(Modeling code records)
»»
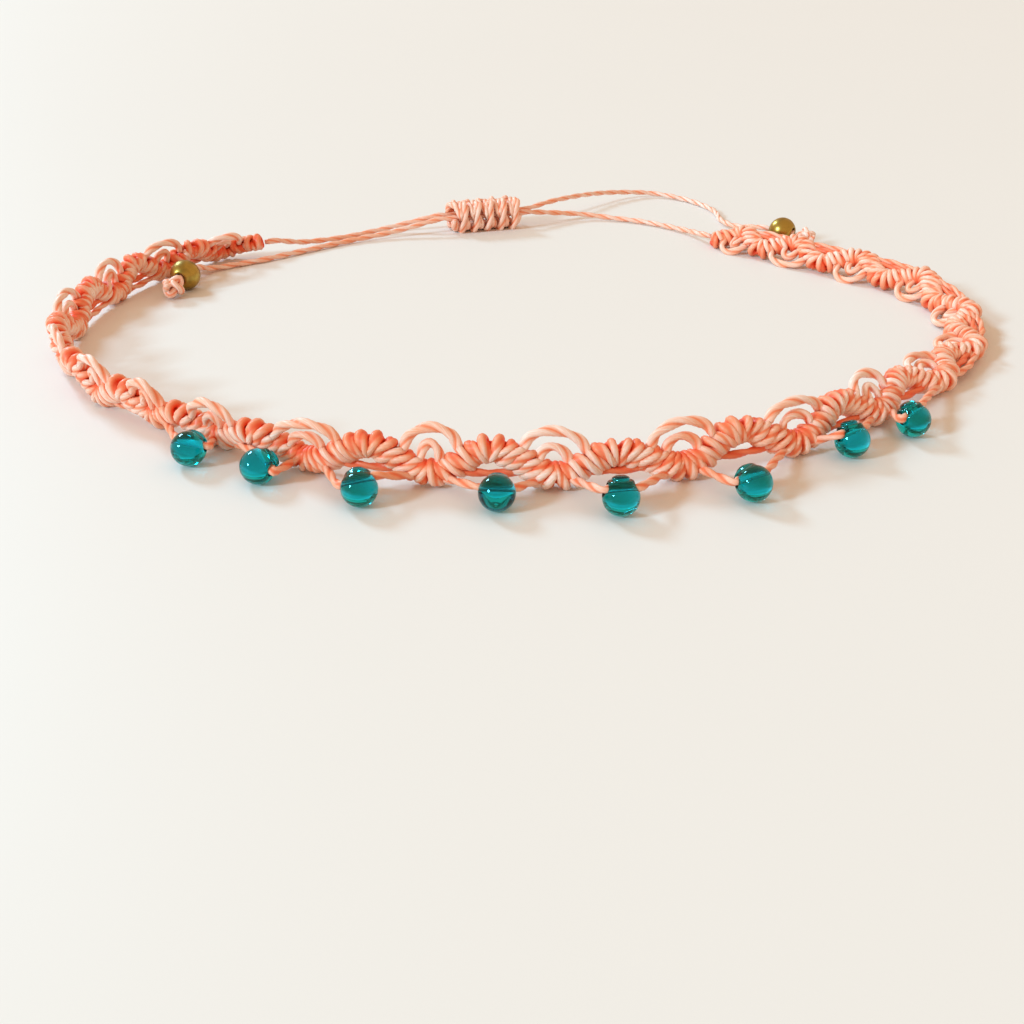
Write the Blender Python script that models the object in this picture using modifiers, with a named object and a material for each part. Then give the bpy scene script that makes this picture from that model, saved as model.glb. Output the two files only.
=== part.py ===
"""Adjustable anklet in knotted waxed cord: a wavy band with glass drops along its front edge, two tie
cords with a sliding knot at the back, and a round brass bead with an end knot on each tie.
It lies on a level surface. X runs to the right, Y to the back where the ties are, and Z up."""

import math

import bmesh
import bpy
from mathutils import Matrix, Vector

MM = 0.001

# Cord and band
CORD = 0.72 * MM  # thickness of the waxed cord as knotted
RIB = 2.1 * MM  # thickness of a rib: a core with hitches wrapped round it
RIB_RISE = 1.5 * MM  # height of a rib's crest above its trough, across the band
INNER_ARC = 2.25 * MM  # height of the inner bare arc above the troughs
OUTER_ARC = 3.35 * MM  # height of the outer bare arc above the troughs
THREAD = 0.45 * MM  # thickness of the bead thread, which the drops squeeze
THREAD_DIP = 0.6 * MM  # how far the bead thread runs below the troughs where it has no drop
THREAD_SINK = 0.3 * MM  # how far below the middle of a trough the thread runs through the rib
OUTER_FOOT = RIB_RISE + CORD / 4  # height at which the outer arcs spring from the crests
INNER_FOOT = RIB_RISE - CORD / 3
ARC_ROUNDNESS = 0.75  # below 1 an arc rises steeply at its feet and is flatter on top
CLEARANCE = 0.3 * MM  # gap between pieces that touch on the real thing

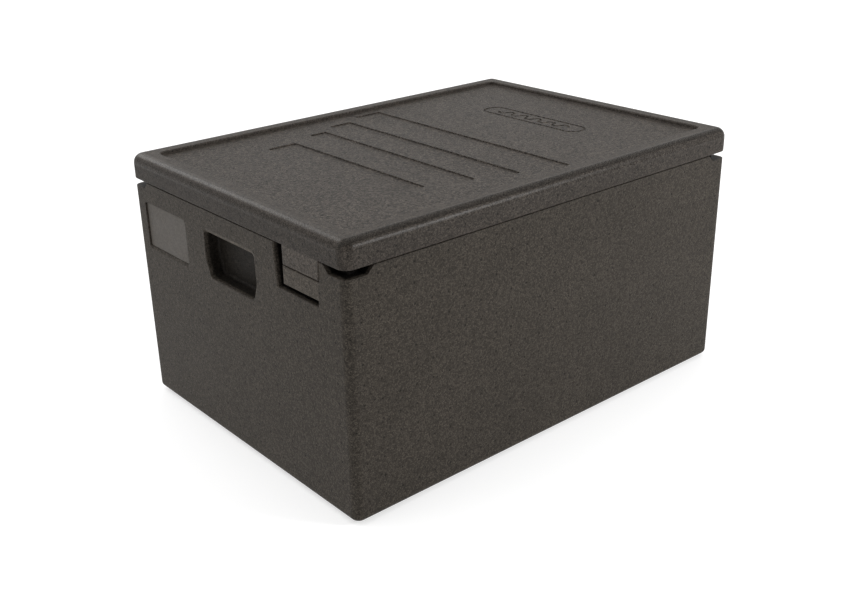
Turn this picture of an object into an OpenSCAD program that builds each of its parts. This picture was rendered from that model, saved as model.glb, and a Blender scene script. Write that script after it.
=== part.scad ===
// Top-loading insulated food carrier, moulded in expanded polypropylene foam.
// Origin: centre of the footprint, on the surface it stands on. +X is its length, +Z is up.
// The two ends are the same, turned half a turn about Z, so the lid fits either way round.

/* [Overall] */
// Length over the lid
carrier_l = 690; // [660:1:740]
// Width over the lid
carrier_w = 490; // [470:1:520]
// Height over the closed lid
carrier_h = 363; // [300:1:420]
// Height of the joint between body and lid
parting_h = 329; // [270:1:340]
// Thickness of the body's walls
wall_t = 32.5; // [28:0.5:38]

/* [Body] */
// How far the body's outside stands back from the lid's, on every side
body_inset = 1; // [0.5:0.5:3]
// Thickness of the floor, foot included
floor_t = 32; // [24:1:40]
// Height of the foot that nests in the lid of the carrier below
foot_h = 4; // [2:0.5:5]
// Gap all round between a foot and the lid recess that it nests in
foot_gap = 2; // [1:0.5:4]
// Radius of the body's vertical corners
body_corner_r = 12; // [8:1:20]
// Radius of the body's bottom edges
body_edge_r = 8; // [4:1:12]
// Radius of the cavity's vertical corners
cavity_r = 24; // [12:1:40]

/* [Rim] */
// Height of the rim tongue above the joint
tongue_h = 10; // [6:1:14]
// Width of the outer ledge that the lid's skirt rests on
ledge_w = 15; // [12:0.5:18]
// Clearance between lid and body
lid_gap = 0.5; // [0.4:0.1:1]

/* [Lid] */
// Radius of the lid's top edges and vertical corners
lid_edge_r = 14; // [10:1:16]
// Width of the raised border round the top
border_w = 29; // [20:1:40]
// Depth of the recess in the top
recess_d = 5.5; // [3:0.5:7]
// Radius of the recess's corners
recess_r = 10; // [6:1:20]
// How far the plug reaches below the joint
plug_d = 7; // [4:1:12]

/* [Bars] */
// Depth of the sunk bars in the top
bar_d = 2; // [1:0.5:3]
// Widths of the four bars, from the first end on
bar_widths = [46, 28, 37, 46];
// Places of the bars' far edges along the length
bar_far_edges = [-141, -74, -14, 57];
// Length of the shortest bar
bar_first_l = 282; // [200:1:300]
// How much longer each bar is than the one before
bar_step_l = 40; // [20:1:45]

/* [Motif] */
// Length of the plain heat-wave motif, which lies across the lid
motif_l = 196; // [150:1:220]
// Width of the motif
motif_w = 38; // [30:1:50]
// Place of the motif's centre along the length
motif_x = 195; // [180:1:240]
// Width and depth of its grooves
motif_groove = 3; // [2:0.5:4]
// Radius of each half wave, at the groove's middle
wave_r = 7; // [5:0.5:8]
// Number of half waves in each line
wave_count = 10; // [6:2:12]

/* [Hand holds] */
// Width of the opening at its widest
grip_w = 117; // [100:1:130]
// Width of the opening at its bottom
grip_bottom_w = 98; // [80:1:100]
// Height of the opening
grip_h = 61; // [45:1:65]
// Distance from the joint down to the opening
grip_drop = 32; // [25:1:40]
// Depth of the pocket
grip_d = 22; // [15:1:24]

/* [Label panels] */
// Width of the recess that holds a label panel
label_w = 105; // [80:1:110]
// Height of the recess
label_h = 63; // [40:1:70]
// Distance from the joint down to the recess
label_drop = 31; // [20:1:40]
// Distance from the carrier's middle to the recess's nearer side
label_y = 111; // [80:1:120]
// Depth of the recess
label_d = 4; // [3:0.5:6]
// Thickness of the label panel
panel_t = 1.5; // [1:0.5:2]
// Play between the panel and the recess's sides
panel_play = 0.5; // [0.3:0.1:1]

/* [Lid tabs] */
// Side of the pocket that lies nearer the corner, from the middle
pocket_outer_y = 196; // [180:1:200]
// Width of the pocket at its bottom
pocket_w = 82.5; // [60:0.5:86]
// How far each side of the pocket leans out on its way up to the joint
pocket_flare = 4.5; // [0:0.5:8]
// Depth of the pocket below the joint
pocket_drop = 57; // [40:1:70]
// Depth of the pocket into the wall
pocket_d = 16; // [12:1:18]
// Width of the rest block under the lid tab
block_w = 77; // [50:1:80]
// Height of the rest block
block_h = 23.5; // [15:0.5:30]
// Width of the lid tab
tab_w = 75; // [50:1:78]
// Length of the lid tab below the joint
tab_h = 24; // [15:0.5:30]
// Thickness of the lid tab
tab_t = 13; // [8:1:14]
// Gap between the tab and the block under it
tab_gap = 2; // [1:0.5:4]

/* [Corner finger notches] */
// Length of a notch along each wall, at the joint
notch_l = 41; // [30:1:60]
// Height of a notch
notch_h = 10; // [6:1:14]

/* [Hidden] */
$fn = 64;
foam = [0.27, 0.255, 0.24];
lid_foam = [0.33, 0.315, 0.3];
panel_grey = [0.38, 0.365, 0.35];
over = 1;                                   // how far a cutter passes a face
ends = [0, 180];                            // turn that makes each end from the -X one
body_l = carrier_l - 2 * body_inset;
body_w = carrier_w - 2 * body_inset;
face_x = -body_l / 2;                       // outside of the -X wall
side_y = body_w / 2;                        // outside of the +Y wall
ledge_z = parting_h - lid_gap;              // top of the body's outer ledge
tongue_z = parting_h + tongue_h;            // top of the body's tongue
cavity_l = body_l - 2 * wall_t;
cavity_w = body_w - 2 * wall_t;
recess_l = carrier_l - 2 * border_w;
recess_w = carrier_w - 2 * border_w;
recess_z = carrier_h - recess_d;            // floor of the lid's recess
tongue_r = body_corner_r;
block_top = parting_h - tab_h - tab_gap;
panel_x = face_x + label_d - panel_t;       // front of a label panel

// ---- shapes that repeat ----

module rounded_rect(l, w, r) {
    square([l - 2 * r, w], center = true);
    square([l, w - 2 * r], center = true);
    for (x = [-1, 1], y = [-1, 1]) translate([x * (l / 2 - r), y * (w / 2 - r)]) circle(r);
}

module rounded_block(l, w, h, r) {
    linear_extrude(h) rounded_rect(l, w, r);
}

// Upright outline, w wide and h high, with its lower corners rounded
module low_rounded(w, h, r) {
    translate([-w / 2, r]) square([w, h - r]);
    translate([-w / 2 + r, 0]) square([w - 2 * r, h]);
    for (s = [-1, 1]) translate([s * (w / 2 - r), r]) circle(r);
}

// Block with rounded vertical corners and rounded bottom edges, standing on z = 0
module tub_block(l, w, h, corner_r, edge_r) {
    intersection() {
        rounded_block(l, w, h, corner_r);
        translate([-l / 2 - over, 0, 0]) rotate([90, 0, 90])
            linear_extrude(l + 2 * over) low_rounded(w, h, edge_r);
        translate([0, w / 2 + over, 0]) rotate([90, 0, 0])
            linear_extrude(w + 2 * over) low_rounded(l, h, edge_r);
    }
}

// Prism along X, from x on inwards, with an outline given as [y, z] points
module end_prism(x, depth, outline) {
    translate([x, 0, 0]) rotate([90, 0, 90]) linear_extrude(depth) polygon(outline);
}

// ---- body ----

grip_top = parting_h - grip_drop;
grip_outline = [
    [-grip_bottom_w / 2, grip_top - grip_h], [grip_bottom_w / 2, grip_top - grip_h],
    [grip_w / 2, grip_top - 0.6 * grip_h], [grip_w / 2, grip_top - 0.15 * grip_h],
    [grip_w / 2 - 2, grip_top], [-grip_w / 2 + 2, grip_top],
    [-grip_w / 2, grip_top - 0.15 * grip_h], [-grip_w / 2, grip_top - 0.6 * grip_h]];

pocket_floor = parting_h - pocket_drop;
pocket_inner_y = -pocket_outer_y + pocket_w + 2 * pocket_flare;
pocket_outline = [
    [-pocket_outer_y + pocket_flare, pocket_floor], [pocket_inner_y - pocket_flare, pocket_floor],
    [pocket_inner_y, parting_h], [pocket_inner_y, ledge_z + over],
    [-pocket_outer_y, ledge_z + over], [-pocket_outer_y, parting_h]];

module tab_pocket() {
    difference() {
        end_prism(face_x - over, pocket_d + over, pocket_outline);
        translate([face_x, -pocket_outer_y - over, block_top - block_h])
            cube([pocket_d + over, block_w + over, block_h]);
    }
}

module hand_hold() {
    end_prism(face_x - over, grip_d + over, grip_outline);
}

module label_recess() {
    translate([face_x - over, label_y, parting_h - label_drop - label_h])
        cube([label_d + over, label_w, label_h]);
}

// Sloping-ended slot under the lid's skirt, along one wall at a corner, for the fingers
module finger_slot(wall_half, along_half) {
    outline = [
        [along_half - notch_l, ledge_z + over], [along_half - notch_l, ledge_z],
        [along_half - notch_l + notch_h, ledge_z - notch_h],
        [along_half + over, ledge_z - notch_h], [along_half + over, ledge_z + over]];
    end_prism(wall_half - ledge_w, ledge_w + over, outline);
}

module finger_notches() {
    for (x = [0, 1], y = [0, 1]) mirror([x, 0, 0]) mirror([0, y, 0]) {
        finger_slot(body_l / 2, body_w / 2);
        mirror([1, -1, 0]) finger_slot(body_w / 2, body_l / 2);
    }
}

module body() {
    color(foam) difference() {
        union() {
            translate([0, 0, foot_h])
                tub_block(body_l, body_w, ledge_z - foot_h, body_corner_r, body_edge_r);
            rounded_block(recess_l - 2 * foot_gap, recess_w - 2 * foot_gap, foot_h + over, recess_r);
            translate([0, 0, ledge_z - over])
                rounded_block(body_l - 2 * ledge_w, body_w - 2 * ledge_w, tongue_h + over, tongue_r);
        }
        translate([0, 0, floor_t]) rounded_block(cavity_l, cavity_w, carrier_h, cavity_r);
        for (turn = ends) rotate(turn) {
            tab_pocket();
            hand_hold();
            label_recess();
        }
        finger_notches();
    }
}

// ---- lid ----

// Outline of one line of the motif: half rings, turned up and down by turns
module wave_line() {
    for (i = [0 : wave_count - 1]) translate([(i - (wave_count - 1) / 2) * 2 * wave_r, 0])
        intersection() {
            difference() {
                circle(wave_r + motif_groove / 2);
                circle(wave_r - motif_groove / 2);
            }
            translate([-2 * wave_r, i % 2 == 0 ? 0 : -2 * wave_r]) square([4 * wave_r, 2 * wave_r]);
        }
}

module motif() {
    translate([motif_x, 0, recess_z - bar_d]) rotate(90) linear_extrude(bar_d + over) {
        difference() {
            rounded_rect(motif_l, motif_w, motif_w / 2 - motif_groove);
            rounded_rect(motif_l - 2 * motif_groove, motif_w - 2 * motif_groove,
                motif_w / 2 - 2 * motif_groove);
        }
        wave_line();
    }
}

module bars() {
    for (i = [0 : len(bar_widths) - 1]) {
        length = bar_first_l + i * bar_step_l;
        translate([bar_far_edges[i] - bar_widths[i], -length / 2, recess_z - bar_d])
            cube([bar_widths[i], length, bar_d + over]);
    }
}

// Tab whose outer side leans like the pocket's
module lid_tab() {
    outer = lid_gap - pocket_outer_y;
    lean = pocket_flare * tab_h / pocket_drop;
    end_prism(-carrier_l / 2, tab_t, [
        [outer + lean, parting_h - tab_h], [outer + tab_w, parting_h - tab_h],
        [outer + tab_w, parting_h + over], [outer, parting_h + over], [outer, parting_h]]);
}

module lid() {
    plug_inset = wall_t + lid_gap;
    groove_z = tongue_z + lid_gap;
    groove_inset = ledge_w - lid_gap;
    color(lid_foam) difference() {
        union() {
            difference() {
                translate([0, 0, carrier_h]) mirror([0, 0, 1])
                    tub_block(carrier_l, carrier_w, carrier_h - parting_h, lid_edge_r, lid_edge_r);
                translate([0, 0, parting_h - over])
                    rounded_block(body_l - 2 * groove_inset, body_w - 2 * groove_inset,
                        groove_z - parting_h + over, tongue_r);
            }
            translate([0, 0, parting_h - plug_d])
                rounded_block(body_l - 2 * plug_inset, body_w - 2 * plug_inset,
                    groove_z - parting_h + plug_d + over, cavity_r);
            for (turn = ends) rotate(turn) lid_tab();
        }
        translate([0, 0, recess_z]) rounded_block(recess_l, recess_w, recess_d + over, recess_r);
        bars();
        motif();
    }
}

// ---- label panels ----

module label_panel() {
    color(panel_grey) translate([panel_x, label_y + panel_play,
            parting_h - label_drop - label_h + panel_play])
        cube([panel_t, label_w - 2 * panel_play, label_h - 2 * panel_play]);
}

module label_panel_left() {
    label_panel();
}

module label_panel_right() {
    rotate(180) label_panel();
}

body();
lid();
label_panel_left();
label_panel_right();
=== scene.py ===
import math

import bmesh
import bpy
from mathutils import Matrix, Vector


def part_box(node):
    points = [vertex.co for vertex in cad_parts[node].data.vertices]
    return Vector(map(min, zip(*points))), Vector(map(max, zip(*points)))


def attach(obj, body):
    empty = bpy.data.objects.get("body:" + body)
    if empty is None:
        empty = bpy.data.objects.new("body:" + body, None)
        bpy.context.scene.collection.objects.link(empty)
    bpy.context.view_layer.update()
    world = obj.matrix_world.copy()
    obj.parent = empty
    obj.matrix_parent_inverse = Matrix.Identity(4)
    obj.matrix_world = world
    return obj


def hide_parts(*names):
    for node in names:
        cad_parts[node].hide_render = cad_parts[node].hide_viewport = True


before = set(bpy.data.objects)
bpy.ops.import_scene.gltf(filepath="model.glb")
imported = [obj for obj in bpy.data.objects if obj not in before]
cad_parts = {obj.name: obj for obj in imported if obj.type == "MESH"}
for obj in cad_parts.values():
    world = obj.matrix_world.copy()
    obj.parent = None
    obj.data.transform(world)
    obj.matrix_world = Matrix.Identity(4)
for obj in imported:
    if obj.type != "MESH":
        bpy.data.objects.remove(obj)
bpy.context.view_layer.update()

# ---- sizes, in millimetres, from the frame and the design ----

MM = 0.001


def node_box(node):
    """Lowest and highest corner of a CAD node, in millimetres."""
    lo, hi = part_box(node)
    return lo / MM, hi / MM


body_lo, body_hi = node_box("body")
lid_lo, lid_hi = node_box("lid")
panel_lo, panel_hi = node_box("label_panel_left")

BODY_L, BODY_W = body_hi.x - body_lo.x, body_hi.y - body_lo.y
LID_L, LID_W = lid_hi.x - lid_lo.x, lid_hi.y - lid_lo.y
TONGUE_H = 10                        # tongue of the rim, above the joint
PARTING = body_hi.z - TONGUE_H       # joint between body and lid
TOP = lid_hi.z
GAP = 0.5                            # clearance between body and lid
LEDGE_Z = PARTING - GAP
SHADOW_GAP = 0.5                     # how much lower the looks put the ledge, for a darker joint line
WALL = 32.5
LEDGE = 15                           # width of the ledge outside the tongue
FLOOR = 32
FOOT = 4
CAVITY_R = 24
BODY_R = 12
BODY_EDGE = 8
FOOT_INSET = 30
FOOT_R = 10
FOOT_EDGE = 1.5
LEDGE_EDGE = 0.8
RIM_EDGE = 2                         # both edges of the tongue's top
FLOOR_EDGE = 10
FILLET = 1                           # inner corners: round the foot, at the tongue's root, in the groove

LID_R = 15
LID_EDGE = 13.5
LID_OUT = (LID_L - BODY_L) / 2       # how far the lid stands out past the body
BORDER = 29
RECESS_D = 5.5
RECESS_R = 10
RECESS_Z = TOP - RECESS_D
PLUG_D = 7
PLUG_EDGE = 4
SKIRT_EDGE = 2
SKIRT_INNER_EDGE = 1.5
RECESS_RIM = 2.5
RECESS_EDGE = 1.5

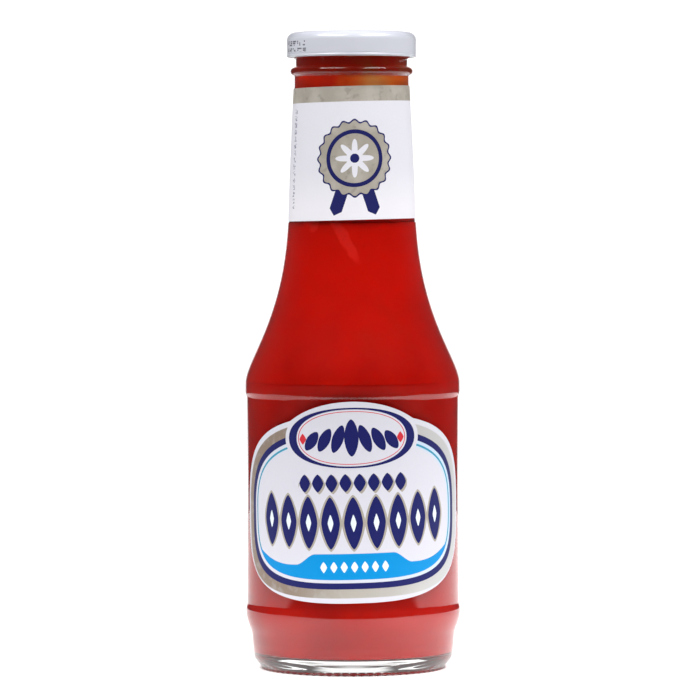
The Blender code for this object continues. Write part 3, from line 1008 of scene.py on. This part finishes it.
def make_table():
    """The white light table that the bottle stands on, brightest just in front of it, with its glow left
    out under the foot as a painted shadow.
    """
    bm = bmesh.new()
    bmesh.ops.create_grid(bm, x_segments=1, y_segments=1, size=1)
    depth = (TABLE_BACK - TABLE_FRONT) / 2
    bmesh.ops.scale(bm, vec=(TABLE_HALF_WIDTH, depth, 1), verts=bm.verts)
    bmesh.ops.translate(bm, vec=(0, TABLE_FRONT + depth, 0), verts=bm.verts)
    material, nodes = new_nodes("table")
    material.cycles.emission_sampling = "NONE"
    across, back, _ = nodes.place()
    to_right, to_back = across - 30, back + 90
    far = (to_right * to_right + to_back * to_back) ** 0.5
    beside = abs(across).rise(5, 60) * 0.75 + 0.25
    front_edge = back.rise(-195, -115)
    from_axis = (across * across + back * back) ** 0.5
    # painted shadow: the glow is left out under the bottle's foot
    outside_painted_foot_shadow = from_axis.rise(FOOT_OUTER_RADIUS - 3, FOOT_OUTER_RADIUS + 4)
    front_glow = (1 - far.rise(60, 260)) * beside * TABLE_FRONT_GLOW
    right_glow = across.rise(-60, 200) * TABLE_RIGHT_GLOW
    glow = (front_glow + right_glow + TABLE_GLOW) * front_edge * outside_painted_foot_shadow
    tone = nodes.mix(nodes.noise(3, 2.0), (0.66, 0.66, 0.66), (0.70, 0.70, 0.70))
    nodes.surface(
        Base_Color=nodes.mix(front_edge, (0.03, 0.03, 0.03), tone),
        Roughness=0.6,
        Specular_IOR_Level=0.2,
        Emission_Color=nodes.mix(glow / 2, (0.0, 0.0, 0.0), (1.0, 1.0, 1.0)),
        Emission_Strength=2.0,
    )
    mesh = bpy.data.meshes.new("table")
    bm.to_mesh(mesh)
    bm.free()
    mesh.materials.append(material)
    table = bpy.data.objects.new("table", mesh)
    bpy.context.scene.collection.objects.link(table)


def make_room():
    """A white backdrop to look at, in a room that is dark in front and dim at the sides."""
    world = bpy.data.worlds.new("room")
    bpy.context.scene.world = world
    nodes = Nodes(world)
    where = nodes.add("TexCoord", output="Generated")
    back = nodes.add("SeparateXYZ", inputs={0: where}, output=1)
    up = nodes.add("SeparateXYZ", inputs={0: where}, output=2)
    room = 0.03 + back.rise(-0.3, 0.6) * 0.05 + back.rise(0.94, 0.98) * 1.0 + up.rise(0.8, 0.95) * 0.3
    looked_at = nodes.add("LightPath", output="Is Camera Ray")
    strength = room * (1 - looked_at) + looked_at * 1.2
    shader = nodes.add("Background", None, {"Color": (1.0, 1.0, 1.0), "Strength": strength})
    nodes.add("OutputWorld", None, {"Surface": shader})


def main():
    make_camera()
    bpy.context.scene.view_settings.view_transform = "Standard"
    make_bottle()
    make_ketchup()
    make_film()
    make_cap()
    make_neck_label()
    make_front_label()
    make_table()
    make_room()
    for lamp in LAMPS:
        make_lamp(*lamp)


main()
««
Write out exactly, please, the lines beginning at the start of the material and ending with the line that holds "either way round.", both included.

- _Result_
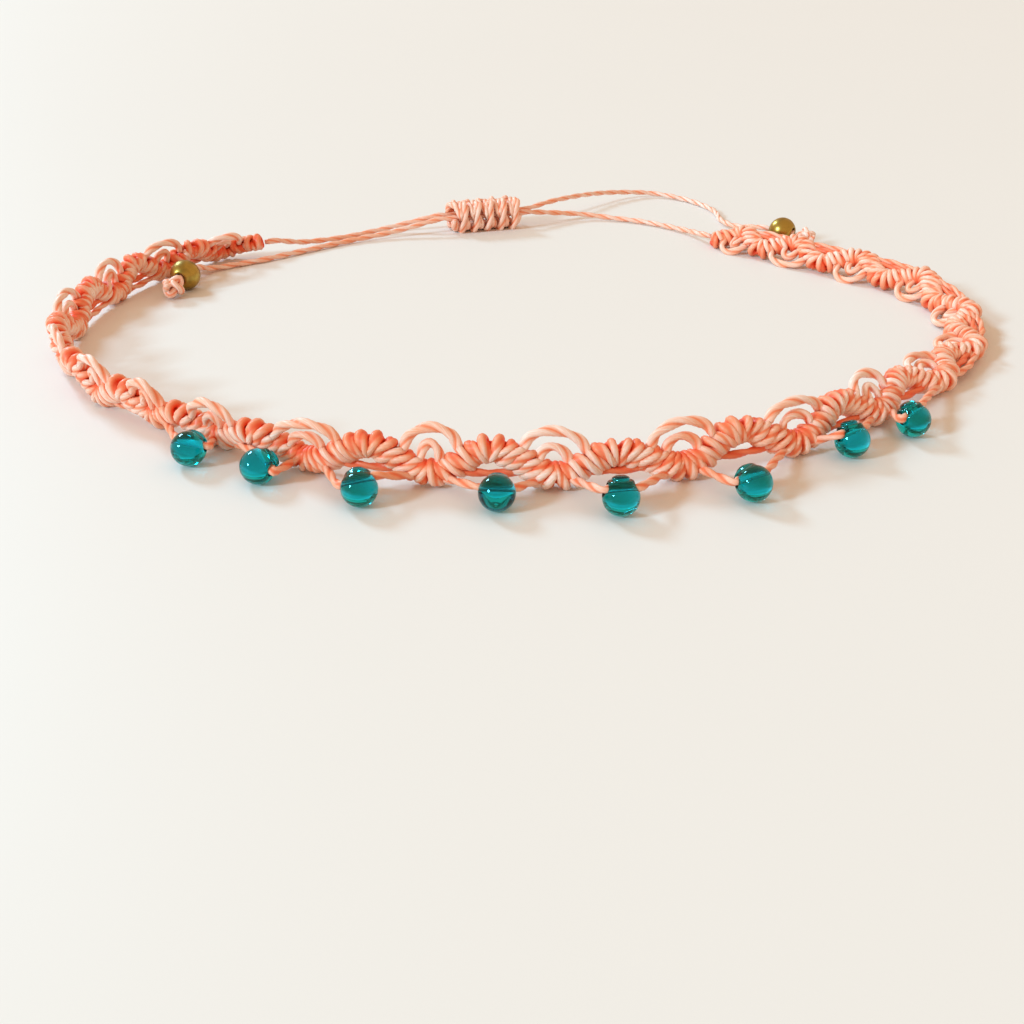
Write the Blender Python script that models the object in this picture using modifiers, with a named object and a material for each part. Then give the bpy scene script that makes this picture from that model, saved as model.glb. Output the two files only.
=== part.py ===
"""Adjustable anklet in knotted waxed cord: a wavy band with glass drops along its front edge, two tie
cords with a sliding knot at the back, and a round brass bead with an end knot on each tie.
It lies on a level surface. X runs to the right, Y to the back where the ties are, and Z up."""

import math

import bmesh
import bpy
from mathutils import Matrix, Vector

MM = 0.001

# Cord and band
CORD = 0.72 * MM  # thickness of the waxed cord as knotted
RIB = 2.1 * MM  # thickness of a rib: a core with hitches wrapped round it
RIB_RISE = 1.5 * MM  # height of a rib's crest above its trough, across the band
INNER_ARC = 2.25 * MM  # height of the inner bare arc above the troughs
OUTER_ARC = 3.35 * MM  # height of the outer bare arc above the troughs
THREAD = 0.45 * MM  # thickness of the bead thread, which the drops squeeze
THREAD_DIP = 0.6 * MM  # how far the bead thread runs below the troughs where it has no drop
THREAD_SINK = 0.3 * MM  # how far below the middle of a trough the thread runs through the rib
OUTER_FOOT = RIB_RISE + CORD / 4  # height at which the outer arcs spring from the crests
INNER_FOOT = RIB_RISE - CORD / 3
ARC_ROUNDNESS = 0.75  # below 1 an arc rises steeply at its feet and is flatter on top
CLEARANCE = 0.3 * MM  # gap between pieces that touch on the real thing

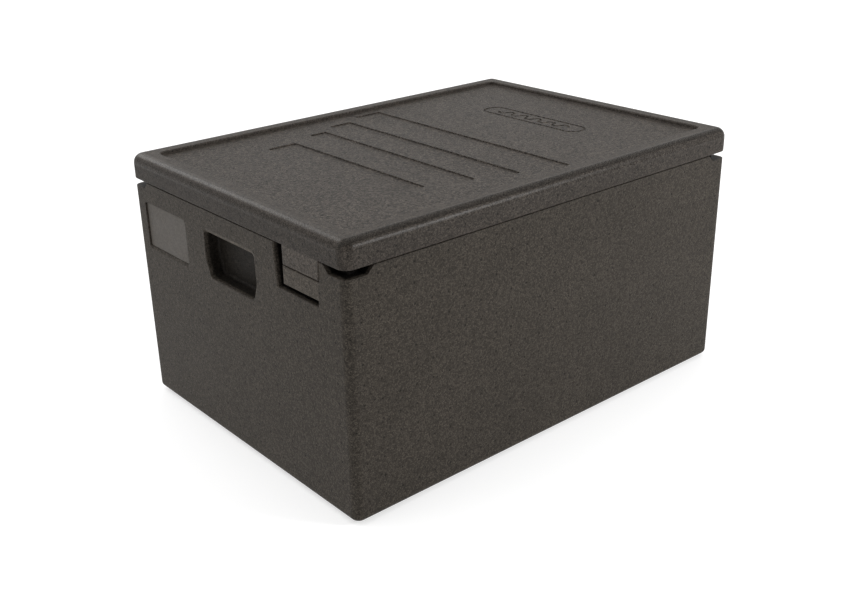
Turn this picture of an object into an OpenSCAD program that builds each of its parts. This picture was rendered from that model, saved as model.glb, and a Blender scene script. Write that script after it.
=== part.scad ===
// Top-loading insulated food carrier, moulded in expanded polypropylene foam.
// Origin: centre of the footprint, on the surface it stands on. +X is its length, +Z is up.
// The two ends are the same, turned half a turn about Z, so the lid fits either way round.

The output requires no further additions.